The lifestyle our financial contributions are helping to fund is often morally repugnant to even the most open minded of individuals.  Yet, it is amazing what football fans are willing to ignore.  Accusations of rape, racist abuse, and so much more are put to one side when cheering on your team.  Paolo Di Canio has just been announced as the new manager of Sunderland, and his history as a proud fascist has fuelled anger at this appointment.  And yet we all know that if he wins a few games whilst in charge, the vast majority of fans will forget all this.  In no way am I suggesting Sunderland fans are less morally or ethically sound than any other football fan, because this would be the outcome at any football club.

And yet, somehow, football has me.  Completely.

I have experienced football in two very different spheres.  On the one hand there is my first love in football, the most highly supported team in the world and, by the very nature of football, therefore the most hated as well: Manchester United.

This was bestowed by my family, as is often the case.  Unusually maybe, this inheritance was in no way forced, or even assumed.  As a child I hated all sport, as it seemed that it’s only reason for existing was for my Father to deny me the chance to watch cartoons on TV.  Sport just got in the way.  And yet, by the time I was 10, I felt like I might be missing out on something.  Perhaps these were the first stirrings of the adolescent need to conform.  I don’t remember.  I was 10!

So I adopted my Mothers team.  As it is from my Mothers side, there was never any pressure from within my family that this is something I had to do.  Nurturing and caring, my mother would never have pressured me in to doing anything I didn’t want to do.  My dad was neutral on the issue, as he has always insisted that he supports both City and United (to put this in to a historical context, imagine the effect of making a lovely cup of tea, and alternating between taking careful sips of it and then dipping your knackers in it).

So I decided I was going to like football, because it was just something you should do.  Like drinking beer, the taste at first may seem bitter, yet it gives way to intoxication.  That year United won the very first premiership trophy, their first league trophy in 26 years.  With such an excellent sense of timing, you can understand why I would eventually decide to become a comedian!

Of course it would be expected of many that I would support Manchester United due to where I was brought up in Manchester.  South Manchester.  Very south Manchester.  Ok... Dorset.

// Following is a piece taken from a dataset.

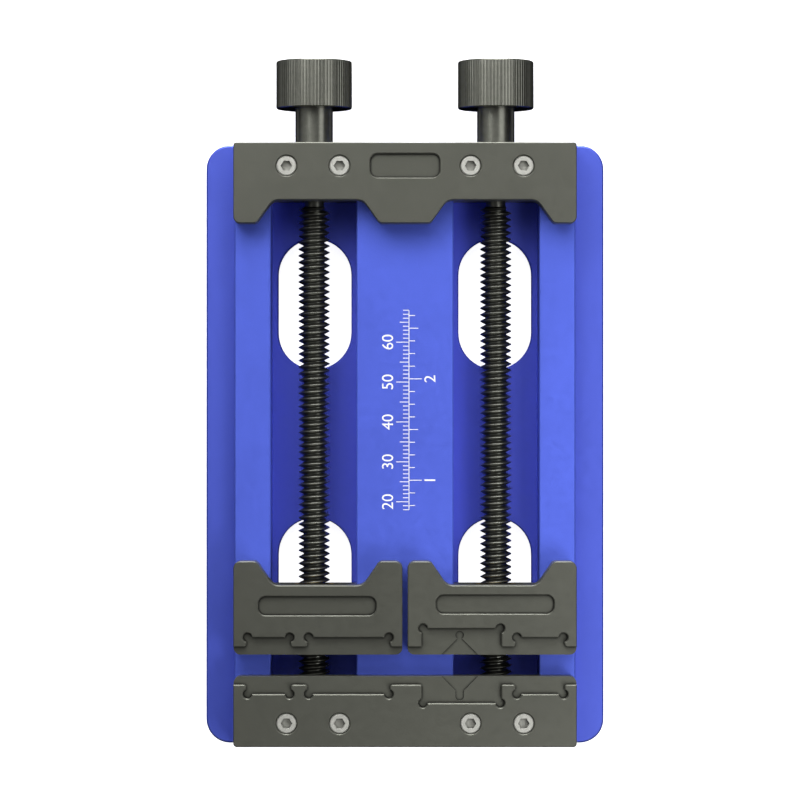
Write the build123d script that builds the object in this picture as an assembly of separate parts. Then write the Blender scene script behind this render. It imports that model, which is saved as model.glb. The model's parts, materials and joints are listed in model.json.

Eventually though the pull of my local team had its effect, and I eventually started to go and see AFC Bournemouth.  Many died-in-the-wool football fans will insist you should support your local team, but there genuinely was not a pull for me when I was growing up.  Existing in the third tier of league football, I didn’t know any friends at school who were Bournemouth fans.  I only went the first time because United legend Mark Hughes was playing for Southampton there in a friendly.  But that summer I started to go to every home match.  At the time I was just 16, and thanks to my first summer job I had the money and the independence for the first time to go to football by myself.

This was a very different kind of football to that seen at Old Trafford.  Up front was Steve Fletcher.  A striker who might score 10 goals a season if he played particularly well.  Used as a target man, if he didn’t win the ball in the air he would make sure he elbowed the defender instead.  A player with little finesse, skill, and certainly no pace.  Over time though I would come to accept that this man is a legend.  And I do mean that in the present tense because he still plays for Bournemouth now, at the age of 40 (Ryan Giggs eat your heart out!).

Such a legend, in fact, that one of the three stands at our ground, Dean Court, is named after him.  That’s right – three stands.  Any fans of rectangles out there will know that they invariably have four sides, and yet we only have three sides to our ground.  Three fully seated stands, and a car park.  This was not the world’s first “drive in” football ground as you may think.  No, we didn’t build a forth stand because we couldn’t afford to.

This is because Bournemouth has been paupers for years, a club constantly under threat of administration.  But now, as the universe has been engulfed by financial despair, the cosmos has been turned seemingly on its head because Bournemouth now has money.  In fact, we’re one of the highest invested in teams in the league which is, frankly, mad!

We have a strong squad and a great manager in Eddie Howe.  Maybe in the coming years 10,000s will flock to see the mighty Cherries, but for now at least we can still be assured of that “authentic” league football experience of flocking in our 100s to places like Bury.  Grounds so low in attendance that when you arrive you are not given a seat number, merely allowed entrance to an entire stand and told to “sit where you like”.  Compare that to trying to get tickets to Old Trafford, and you will understand what I mean when I say that I have experienced football at both ends of the spectrum.  Even then, whether it’s Old Trafford or Dean Court, and taking in to account all the myriad contradictions inherent in football, it is still a thrill to experience the beautiful game!